:: TASK DIRECTIONS ::
Reproduce the listing below without any change.
>> Start COLLECTED MATERIAL
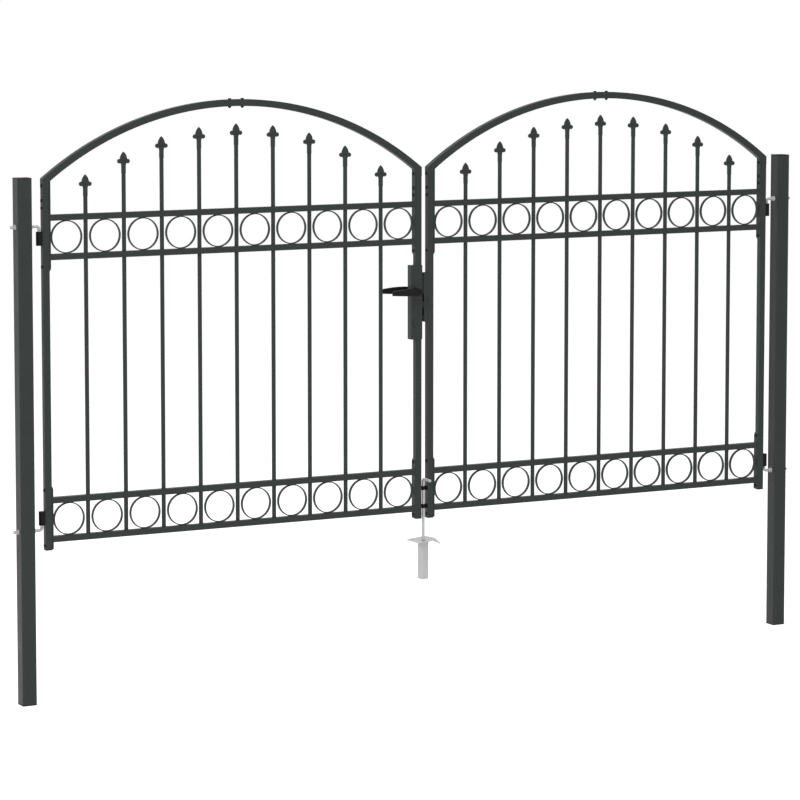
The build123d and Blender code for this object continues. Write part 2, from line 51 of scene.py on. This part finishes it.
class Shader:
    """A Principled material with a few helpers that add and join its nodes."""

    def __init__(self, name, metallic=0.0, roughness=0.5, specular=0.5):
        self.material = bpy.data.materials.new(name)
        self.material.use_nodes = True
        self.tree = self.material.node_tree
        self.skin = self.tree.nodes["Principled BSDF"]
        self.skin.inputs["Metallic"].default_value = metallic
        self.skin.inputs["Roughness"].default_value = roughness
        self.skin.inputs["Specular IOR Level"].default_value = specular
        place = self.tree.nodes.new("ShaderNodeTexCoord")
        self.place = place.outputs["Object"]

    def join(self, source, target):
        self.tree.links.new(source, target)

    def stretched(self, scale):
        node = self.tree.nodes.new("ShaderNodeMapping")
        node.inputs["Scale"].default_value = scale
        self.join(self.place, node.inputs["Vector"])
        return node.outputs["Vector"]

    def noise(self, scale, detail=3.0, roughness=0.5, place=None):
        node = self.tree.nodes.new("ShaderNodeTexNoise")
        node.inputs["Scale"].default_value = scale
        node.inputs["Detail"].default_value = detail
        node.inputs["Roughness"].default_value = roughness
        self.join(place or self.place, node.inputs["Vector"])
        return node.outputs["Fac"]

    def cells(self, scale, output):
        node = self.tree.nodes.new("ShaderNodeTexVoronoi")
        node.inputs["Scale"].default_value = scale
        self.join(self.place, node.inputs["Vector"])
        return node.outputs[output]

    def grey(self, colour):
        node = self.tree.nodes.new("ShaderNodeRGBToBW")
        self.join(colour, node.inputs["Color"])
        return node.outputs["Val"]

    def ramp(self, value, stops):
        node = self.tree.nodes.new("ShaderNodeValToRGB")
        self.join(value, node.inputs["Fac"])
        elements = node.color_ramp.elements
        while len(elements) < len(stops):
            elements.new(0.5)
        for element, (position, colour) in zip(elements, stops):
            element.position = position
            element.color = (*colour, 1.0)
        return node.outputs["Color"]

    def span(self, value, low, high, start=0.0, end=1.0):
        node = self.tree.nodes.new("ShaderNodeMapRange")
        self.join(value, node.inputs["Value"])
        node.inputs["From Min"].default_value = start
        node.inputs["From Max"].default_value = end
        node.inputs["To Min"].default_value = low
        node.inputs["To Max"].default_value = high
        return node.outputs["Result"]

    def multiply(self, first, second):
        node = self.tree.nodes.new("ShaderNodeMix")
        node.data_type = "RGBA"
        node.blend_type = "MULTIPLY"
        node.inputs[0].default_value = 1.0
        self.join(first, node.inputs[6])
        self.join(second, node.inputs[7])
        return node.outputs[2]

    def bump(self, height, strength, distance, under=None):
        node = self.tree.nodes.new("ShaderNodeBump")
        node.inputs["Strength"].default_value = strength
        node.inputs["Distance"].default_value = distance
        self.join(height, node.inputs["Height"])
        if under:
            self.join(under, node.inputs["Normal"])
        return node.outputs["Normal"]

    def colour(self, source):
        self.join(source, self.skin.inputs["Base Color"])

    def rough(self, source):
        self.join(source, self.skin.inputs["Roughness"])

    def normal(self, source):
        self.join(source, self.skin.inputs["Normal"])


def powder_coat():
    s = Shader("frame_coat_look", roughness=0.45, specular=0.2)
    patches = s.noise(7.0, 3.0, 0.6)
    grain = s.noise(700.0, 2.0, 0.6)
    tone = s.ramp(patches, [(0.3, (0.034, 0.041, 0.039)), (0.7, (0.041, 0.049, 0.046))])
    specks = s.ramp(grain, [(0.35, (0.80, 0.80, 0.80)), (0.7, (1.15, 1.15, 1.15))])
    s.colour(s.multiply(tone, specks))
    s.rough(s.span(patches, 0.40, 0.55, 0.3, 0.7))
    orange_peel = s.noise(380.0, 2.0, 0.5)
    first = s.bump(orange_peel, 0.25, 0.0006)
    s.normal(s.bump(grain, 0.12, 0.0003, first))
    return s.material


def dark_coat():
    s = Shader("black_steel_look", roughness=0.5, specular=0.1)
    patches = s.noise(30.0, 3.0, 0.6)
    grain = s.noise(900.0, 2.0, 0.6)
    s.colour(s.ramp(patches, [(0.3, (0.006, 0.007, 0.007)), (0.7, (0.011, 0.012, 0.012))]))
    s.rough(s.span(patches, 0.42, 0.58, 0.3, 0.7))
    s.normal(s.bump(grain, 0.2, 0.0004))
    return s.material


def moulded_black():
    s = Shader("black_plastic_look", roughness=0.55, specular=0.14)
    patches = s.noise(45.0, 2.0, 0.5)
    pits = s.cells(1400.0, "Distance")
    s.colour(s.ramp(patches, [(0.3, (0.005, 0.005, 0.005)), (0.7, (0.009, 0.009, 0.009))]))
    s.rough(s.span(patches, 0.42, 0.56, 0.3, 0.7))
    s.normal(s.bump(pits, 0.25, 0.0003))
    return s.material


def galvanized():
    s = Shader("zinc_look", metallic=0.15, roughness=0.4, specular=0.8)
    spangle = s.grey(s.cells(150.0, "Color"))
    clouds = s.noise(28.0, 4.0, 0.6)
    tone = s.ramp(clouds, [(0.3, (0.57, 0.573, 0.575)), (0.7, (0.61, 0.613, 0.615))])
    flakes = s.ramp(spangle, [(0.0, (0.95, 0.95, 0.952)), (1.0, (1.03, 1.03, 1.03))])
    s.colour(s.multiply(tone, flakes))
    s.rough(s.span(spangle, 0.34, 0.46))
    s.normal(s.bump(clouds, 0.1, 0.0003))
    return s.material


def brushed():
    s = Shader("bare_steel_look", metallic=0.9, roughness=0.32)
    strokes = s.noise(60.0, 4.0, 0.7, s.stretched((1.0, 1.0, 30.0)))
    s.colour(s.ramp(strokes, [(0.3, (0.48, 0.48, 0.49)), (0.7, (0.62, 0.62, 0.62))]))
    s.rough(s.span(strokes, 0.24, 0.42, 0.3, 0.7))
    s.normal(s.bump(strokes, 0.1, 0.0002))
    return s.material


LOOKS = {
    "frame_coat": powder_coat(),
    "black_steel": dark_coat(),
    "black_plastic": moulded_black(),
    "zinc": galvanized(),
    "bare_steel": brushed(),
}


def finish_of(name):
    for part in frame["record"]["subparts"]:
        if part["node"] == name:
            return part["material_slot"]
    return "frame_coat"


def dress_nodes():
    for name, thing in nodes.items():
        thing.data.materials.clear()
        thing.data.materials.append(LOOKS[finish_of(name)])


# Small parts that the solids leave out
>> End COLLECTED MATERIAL
:: RESPONSE ::
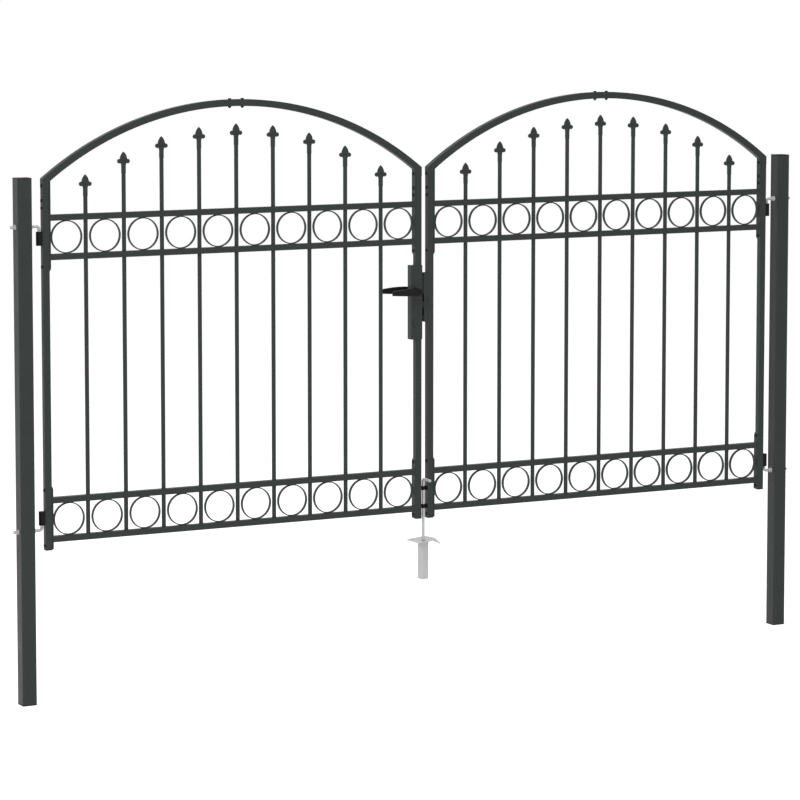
The build123d and Blender code for this object continues. Write part 2, from line 51 of scene.py on. This part finishes it.
class Shader:
    """A Principled material with a few helpers that add and join its nodes."""

    def __init__(self, name, metallic=0.0, roughness=0.5, specular=0.5):
        self.material = bpy.data.materials.new(name)
        self.material.use_nodes = True
        self.tree = self.material.node_tree
        self.skin = self.tree.nodes["Principled BSDF"]
        self.skin.inputs["Metallic"].default_value = metallic
        self.skin.inputs["Roughness"].default_value = roughness
        self.skin.inputs["Specular IOR Level"].default_value = specular
        place = self.tree.nodes.new("ShaderNodeTexCoord")
        self.place = place.outputs["Object"]

    def join(self, source, target):
        self.tree.links.new(source, target)

    def stretched(self, scale):
        node = self.tree.nodes.new("ShaderNodeMapping")
        node.inputs["Scale"].default_value = scale
        self.join(self.place, node.inputs["Vector"])
        return node.outputs["Vector"]

    def noise(self, scale, detail=3.0, roughness=0.5, place=None):
        node = self.tree.nodes.new("ShaderNodeTexNoise")
        node.inputs["Scale"].default_value = scale
        node.inputs["Detail"].default_value = detail
        node.inputs["Roughness"].default_value = roughness
        self.join(place or self.place, node.inputs["Vector"])
        return node.outputs["Fac"]

    def cells(self, scale, output):
        node = self.tree.nodes.new("ShaderNodeTexVoronoi")
        node.inputs["Scale"].default_value = scale
        self.join(self.place, node.inputs["Vector"])
        return node.outputs[output]

    def grey(self, colour):
        node = self.tree.nodes.new("ShaderNodeRGBToBW")
        self.join(colour, node.inputs["Color"])
        return node.outputs["Val"]

    def ramp(self, value, stops):
        node = self.tree.nodes.new("ShaderNodeValToRGB")
        self.join(value, node.inputs["Fac"])
        elements = node.color_ramp.elements
        while len(elements) < len(stops):
            elements.new(0.5)
        for element, (position, colour) in zip(elements, stops):
            element.position = position
            element.color = (*colour, 1.0)
        return node.outputs["Color"]

    def span(self, value, low, high, start=0.0, end=1.0):
        node = self.tree.nodes.new("ShaderNodeMapRange")
        self.join(value, node.inputs["Value"])
        node.inputs["From Min"].default_value = start
        node.inputs["From Max"].default_value = end
        node.inputs["To Min"].default_value = low
        node.inputs["To Max"].default_value = high
        return node.outputs["Result"]

    def multiply(self, first, second):
        node = self.tree.nodes.new("ShaderNodeMix")
        node.data_type = "RGBA"
        node.blend_type = "MULTIPLY"
        node.inputs[0].default_value = 1.0
        self.join(first, node.inputs[6])
        self.join(second, node.inputs[7])
        return node.outputs[2]

    def bump(self, height, strength, distance, under=None):
        node = self.tree.nodes.new("ShaderNodeBump")
        node.inputs["Strength"].default_value = strength
        node.inputs["Distance"].default_value = distance
        self.join(height, node.inputs["Height"])
        if under:
            self.join(under, node.inputs["Normal"])
        return node.outputs["Normal"]

    def colour(self, source):
        self.join(source, self.skin.inputs["Base Color"])

    def rough(self, source):
        self.join(source, self.skin.inputs["Roughness"])

    def normal(self, source):
        self.join(source, self.skin.inputs["Normal"])


def powder_coat():
    s = Shader("frame_coat_look", roughness=0.45, specular=0.2)
    patches = s.noise(7.0, 3.0, 0.6)
    grain = s.noise(700.0, 2.0, 0.6)
    tone = s.ramp(patches, [(0.3, (0.034, 0.041, 0.039)), (0.7, (0.041, 0.049, 0.046))])
    specks = s.ramp(grain, [(0.35, (0.80, 0.80, 0.80)), (0.7, (1.15, 1.15, 1.15))])
    s.colour(s.multiply(tone, specks))
    s.rough(s.span(patches, 0.40, 0.55, 0.3, 0.7))
    orange_peel = s.noise(380.0, 2.0, 0.5)
    first = s.bump(orange_peel, 0.25, 0.0006)
    s.normal(s.bump(grain, 0.12, 0.0003, first))
    return s.material


def dark_coat():
    s = Shader("black_steel_look", roughness=0.5, specular=0.1)
    patches = s.noise(30.0, 3.0, 0.6)
    grain = s.noise(900.0, 2.0, 0.6)
    s.colour(s.ramp(patches, [(0.3, (0.006, 0.007, 0.007)), (0.7, (0.011, 0.012, 0.012))]))
    s.rough(s.span(patches, 0.42, 0.58, 0.3, 0.7))
    s.normal(s.bump(grain, 0.2, 0.0004))
    return s.material


def moulded_black():
    s = Shader("black_plastic_look", roughness=0.55, specular=0.14)
    patches = s.noise(45.0, 2.0, 0.5)
    pits = s.cells(1400.0, "Distance")
    s.colour(s.ramp(patches, [(0.3, (0.005, 0.005, 0.005)), (0.7, (0.009, 0.009, 0.009))]))
    s.rough(s.span(patches, 0.42, 0.56, 0.3, 0.7))
    s.normal(s.bump(pits, 0.25, 0.0003))
    return s.material


def galvanized():
    s = Shader("zinc_look", metallic=0.15, roughness=0.4, specular=0.8)
    spangle = s.grey(s.cells(150.0, "Color"))
    clouds = s.noise(28.0, 4.0, 0.6)
    tone = s.ramp(clouds, [(0.3, (0.57, 0.573, 0.575)), (0.7, (0.61, 0.613, 0.615))])
    flakes = s.ramp(spangle, [(0.0, (0.95, 0.95, 0.952)), (1.0, (1.03, 1.03, 1.03))])
    s.colour(s.multiply(tone, flakes))
    s.rough(s.span(spangle, 0.34, 0.46))
    s.normal(s.bump(clouds, 0.1, 0.0003))
    return s.material


def brushed():
    s = Shader("bare_steel_look", metallic=0.9, roughness=0.32)
    strokes = s.noise(60.0, 4.0, 0.7, s.stretched((1.0, 1.0, 30.0)))
    s.colour(s.ramp(strokes, [(0.3, (0.48, 0.48, 0.49)), (0.7, (0.62, 0.62, 0.62))]))
    s.rough(s.span(strokes, 0.24, 0.42, 0.3, 0.7))
    s.normal(s.bump(strokes, 0.1, 0.0002))
    return s.material


LOOKS = {
    "frame_coat": powder_coat(),
    "black_steel": dark_coat(),
    "black_plastic": moulded_black(),
    "zinc": galvanized(),
    "bare_steel": brushed(),
}


def finish_of(name):
    for part in frame["record"]["subparts"]:
        if part["node"] == name:
            return part["material_slot"]
    return "frame_coat"


def dress_nodes():
    for name, thing in nodes.items():
        thing.data.materials.clear()
        thing.data.materials.append(LOOKS[finish_of(name)])


# Small parts that the solids leave out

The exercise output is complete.